Between this experience and the test results, I have thus learned not to make assumptions about what the young men (and sometimes, older men) in my class will or will not enjoy.

Yes, J.K. Rowling was asked to use her initials instead of her name (Joan Rowling) to encourage boys to pick up the Harry Potter series. That her publisher, however, pandered to stereotypes about young men does not mean that we teachers should.

False dichotomies must be avoided in class planning and management. As a girl, I speak from experience: To assign us Anne of Green Gables is not to guarantee engagement in the class.

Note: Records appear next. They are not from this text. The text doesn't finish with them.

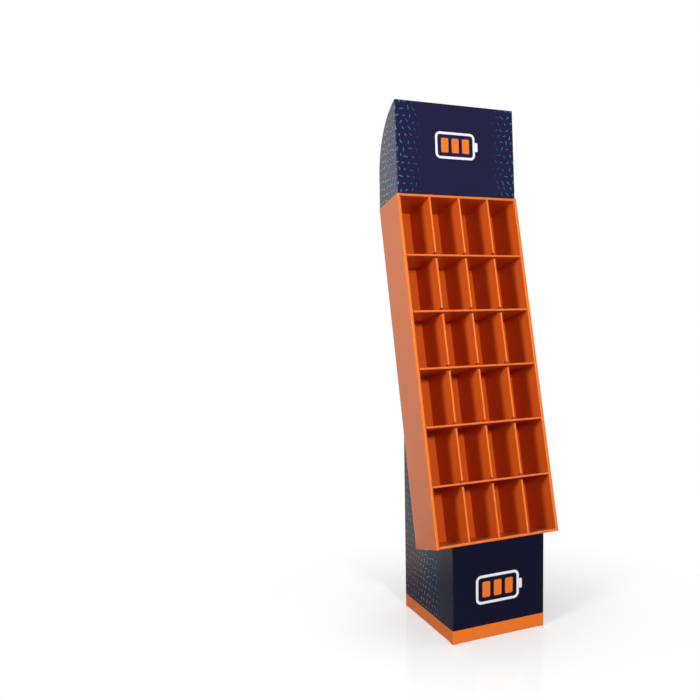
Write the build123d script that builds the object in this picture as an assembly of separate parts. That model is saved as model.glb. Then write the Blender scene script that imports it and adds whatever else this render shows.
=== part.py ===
from build123d import *
import os
from math import atan2, cos, degrees, radians, sin, sqrt, tan

# Cardboard floor display stand: a printed sleeve for a base, a double-walled tray that leans
# back on it with a cross-lapped grid of compartments, and a folded header on top.
# All sizes are in millimetres. X runs across the stand, the shopper stands towards -Y and
# Z is up. The origin is the centre of the base's footprint on the floor.

# Board and folds
board = 3.0  # thickness of the single-wall corrugated board
fold_inside = 0.5  # radius on the inside of a crease
fit = 0.3  # gap between sheets that slide, tuck or lap past each other
contact = 0.1  # gap between faces that rest on each other

# Base sleeve
base_width = 304.0
base_depth = 344.0
base_height = 885.0
glue_flap_width = 35.0
glue_flap_foot = 30.0  # height of the glue flap's lower end
glue_flap_drop = 185.0  # from the top of the base to its upper end
floor_flap_relief = 18.0  # the bottom flaps stop this far from the sleeve's corners
floor_flap_length = 150.0  # front and rear bottom flaps, which lie inside
floor_tuck = 25.0  # end of the outer bottom flap, tucked up inside the right wall

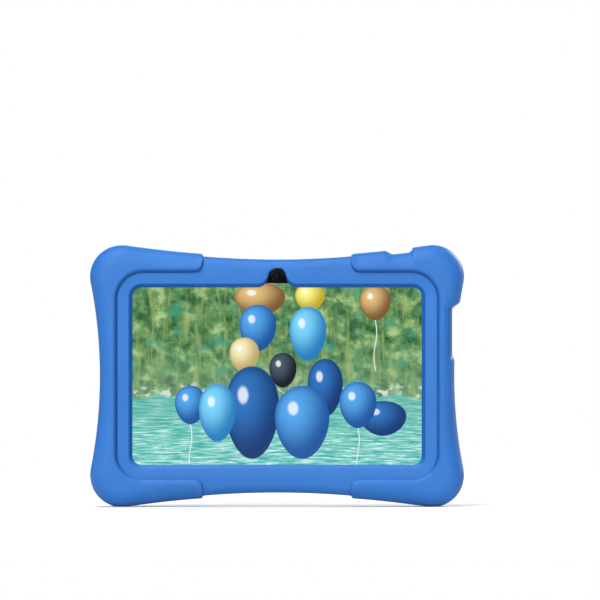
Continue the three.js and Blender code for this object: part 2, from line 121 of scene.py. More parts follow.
# ---- Outlines in the screen plane ----------------------------------------------------------------


def ellipse(cx, cy, rx, ry, start, end, steps):
    """Points of an elliptic arc between two angles in degrees."""
    turns = [math.radians(start + (end - start) * i / steps) for i in range(steps + 1)]
    return [(cx + rx * math.cos(t), cy + ry * math.sin(t)) for t in turns]


def arc(cx, cy, radius, start, end, steps):
    return ellipse(cx, cy, radius, radius, start, end, steps)


def four_quarters(quarter):
    """The closed outline whose upper right quarter runs from the right side to the top."""
    left = [(-x, v) for x, v in reversed(quarter)]
    below = [(-x, -v) for x, v in quarter]
    right = [(x, -v) for x, v in reversed(quarter)]
    loop = quarter + left + below + right
    return [p for i, p in enumerate(loop) if math.dist(p, loop[i - 1]) > 1e-6]


def rounded(half_x, half_v, radius, steps):
    """A rectangle with round corners."""
    return four_quarters(arc(half_x - radius, half_v - radius, radius, 0, 90, steps))


def slot(from_x, to_x, v, radius):
    """A long hole with half round ends."""
    return arc(to_x, v, radius, -90, 90, 20) + arc(from_x, v, radius, 90, 270, 20)


def waist_radius(waist, along, across):
    """Radius of the hollow curve through a waist that meets the corner circle smoothly."""
    square = along ** 2 + (waist - across) ** 2 - CORNER_RADIUS ** 2
    return square / (2 * (CORNER_RADIUS - (waist - across)))


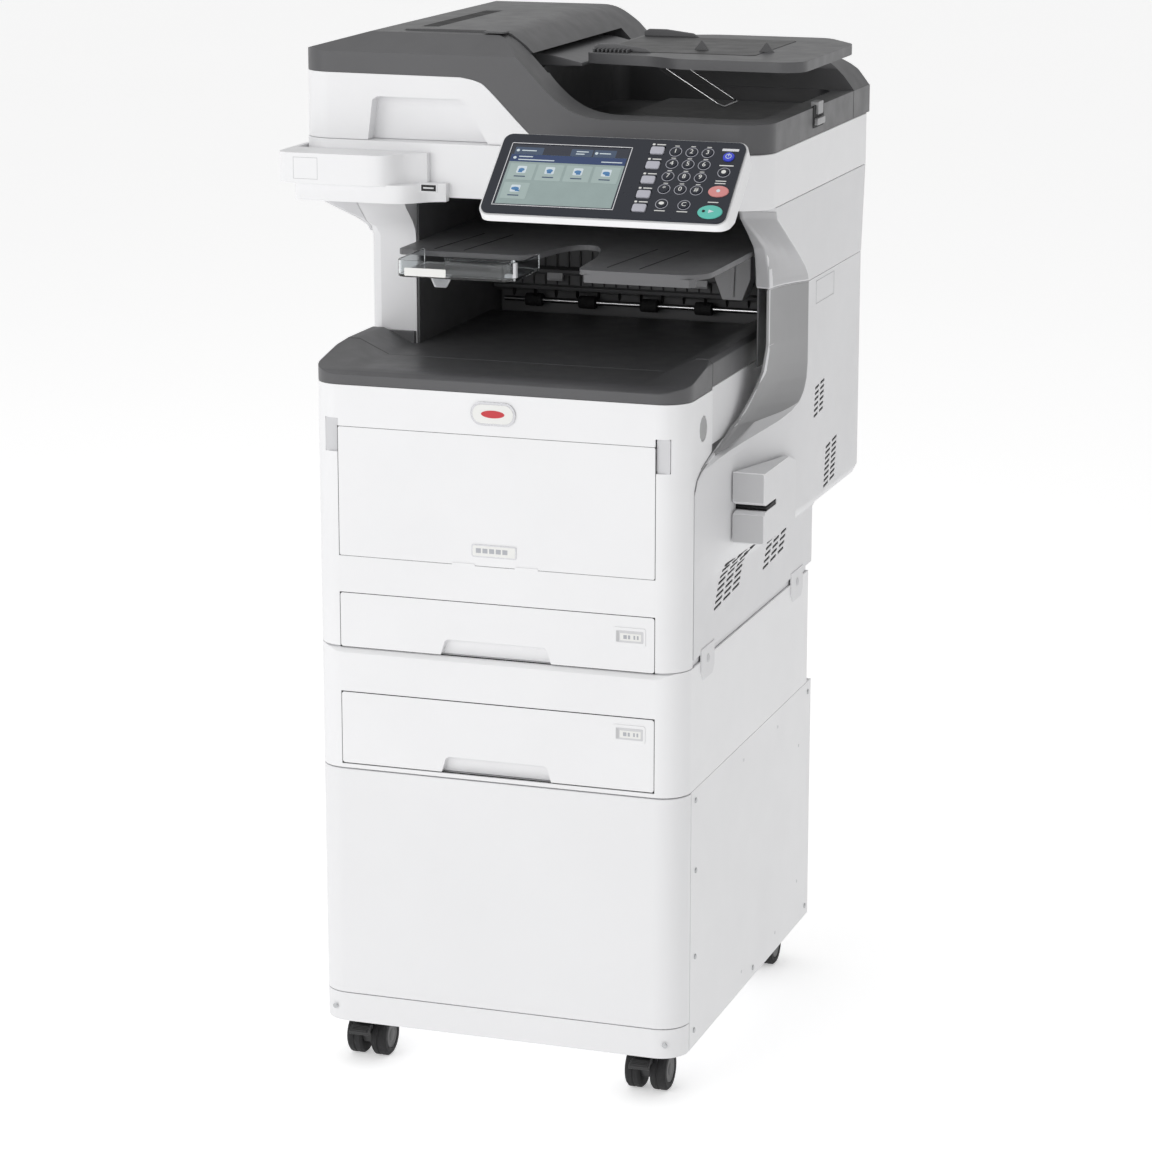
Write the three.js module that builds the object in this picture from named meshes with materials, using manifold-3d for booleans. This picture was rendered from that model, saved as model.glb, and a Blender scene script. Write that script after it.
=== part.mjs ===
// A floor-standing colour photocopier: a cabinet on twin-wheel casters, an extra paper tray unit,
// the print engine, and a scanner with a document feeder carried on two columns.
// Millimetres, +Z up, front towards -Y. The drawing frame below has x = 0 at the middle of the
// print engine, y = 0 at its front face and z = 0 at the underside of the cabinet. The exported
// group is shifted so that the origin is at the bottom centre of the whole machine.

import * as THREE from 'three';
import { mergeVertices } from 'three/addons/utils/BufferGeometryUtils.js';
import Module from 'manifold-3d';

const wasm = await Module();
wasm.setup();

// ---------------------------------------------------------------- driving dimensions

const GAP = 0.4; // between pieces that touch
const WALL = 3; // moulded covers
const SHEET = 2.5; // cabinet sheet metal
const CORNER = 34; // radius of the front vertical edges
const HALF = 224.5; // half the width of cabinet, tray unit and engine
const OUTER = 281.5; // half the width of scanner and feeder

const floorDrop = 57; // cabinet underside above the floor
const cabinet = { top: 314, back: 555, doorLow: 36, doorDepth: 34 };
const trayUnit = { low: 314.5, top: 460.5, back: 534, frontTop: 452 };
const engine = { low: 461.5, side: 469.5, top: 769, back: 551 };
const drawer = { half: 190.2, depth: 455, thick: 16 };
const bypass = { low: 569.6, top: 720.6 };
const seamY = 105; // where the front cover ends on the sides
const lip = { low: 769.4, front: 781, floor: 787, top: 804 };
const bay = { left: -165, right: 238, back: 474 };
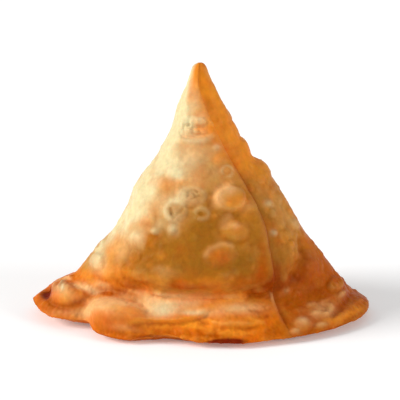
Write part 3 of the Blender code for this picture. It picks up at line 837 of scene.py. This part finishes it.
    Tint("blush", -1.2, 56.2, 2.4, 1.8, 0.8),
    # Painted highlight on a bead
    Tint("pale", -5.4, 45.4, 1.2, 1.0, 0.4),
    Tint("pale", -19.5, 34.0, 2.0, 4.0, 0.6),
    Tint("pale", -13.0, 33.4, 1.8, 2.2, -0.35),
    Tint("pale", -17.6, 28.4, 2.2, 1.6, 0.35),
    Tint("pale", -30.0, 18.8, 2.6, 2.8, 0.8),
    Tint("pale", -29.4, 22.0, 2.0, 2.2, 0.4),
    Tint("pale", -26.0, 25.0, 1.8, 2.2, 0.3),
    Tint("pale", -25.0, 28.0, 2.6, 4.0, 0.5),
    Tint("pale", -3.6, 58.8, 2.4, 2.6, 0.55),
    Tint("pale", -2.0, 59.6, 1.4, 1.8, 0.35),
    Tint("pale", -3.2, 63.6, 1.8, 2.0, 0.4),
    Tint("pale", -2.1, 41.0, 3.0, 1.8, 0.15),
    # Painted highlights on beads and small bubbles
    Tint("pale", -7.5, 32.0, 1.3, 1.6, 0.5),
    Tint("pale", -12.5, 30.8, 1.2, 1.0, 0.3),
    Tint("blush", 8.9, 32.8, 1.2, 1.0, 0.5),
    Tint("pale", 19.2, 37.4, 1.2, 1.0, 0.3),
    Tint("pale", 20.6, 29.4, 0.9, 0.9, 0.45),
    Tint("pale", 27.6, 30.0, 0.9, 1.6, 0.35),
    Tint("pale", 4.0, 53.4, 0.9, 1.0, 0.4),
    Tint("blush", -1.2, 66.8, 1.5, 4.0, 0.9),
    Tint("blush", 0.0, 52.6, 4.4, 2.4, 0.5),
    Tint("blush", -3.4, 44.6, 4.0, 2.0, 0.5),
    Tint("blush", -2.6, 62.5, 2.0, 2.4, 0.5),
    Tint("blush", 0.6, 61.0, 1.4, 3.0, 0.5),
    Tint("blush", -12.0, 44.0, 2.8, 2.8, 0.4),
    Tint("honey", 8.4, 38.8, 2.8, 2.8, 0.4),
    Tint("blush", 12.0, 37.4, 2.0, 1.8, 0.25),
    Tint("honey", 9.8, 32.0, 2.6, 2.2, 0.35),
    Tint("tan", 8.0, 20.8, 2.8, 1.6, 0.4),
    Tint("blush", -9.4, 20.6, 3.0, 1.4, 0.25),
    # Scorched spots, and a painted shadow in the hollow of the left corner
    Tint("burnt", 8.2, 2.2, 3.8, 1.5, 1.5),
    Tint("burnt", 4.6, 1.5, 2.6, 0.9, 1.3),
    # Painted shadow in the hollow of the left corner
    Tint("burnt", -46.3, 7.6, 2.2, 1.9, 1.2),
    Tint("russet", -45.8, 7.8, 3.2, 2.6, 0.8),
)
TINT_REACH = 2.2  # how far from its middle a tint is worked out, in its half sizes

# The left flank, pale for a hardly browned crust and for a painted highlight where the key light falls:
# the share of the way from the axis to the left silhouette where it starts and where it is full, and
# the heights where it ends and where it is full
FLANK = (0.4, 1.0)
FLANK_LOW = (19, 35)
FLANK_BEHIND = (-0.1, 0.5)  # how far the skin faces backwards where it starts to fade, and is gone
FLANK_WAVER = 0.16  # how much the lumps move its edge, as a share of that way
FLANK_MOTTLE = 0.5  # and how much they change its strength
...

Ender's Game may do the trick just as well. For boys, I speak from my observations: To assume that a war poem is more likely to grab their attention than a quilting manual (apparently) is to deprecate the lived experiences of the young men in our classroom - young men who like crafts, who enjoy studying the stars and nature.

Where does that leave me? After all, I rewrote my syllabus to include more boy-friendly texts.

I don't regret anything.

It is one thing to pander to stereotypes of boys' interests. It is quite another to read and discuss material that will affect most men in the population - in this case, the father-son relationship. The young man who quilts and the young man who hunts down slugs both have fathers, and both of them will likely become fathers by the end of their lives. Even gay men who choose to adopt will become fathers.

Moreover, the trades that I made were good. I gave up the beautiful but difficult "Love Song of J. Alfred Prufrock," by T.S. Eliot. In return, I gained the ambiguous, haunting and substantially more accessible "Those Winter Sundays," by Robert Hayden and "My Papa's Waltz," by Theodore Roethke.

Thus, the lesson to be learned about teaching boys is perhaps not, "Teach literature that appeals to boys' interests". Danger lies there: Not all boys have the same interests.

The lesson would be better worded like this: "Teach literature that is accessible and personally meaningful to all students". That literature may be written from a young man's perspective, as "My Papa's Waltz". It is equally likely to be written with a woman's voice, as in "The River-Merchant's Wife: A Letter".

What's important is not a pseudo-classification of poetry as "for boys" and "for girls" but the fact that poetry represents what both boys and girls recognize as their own lived experiences.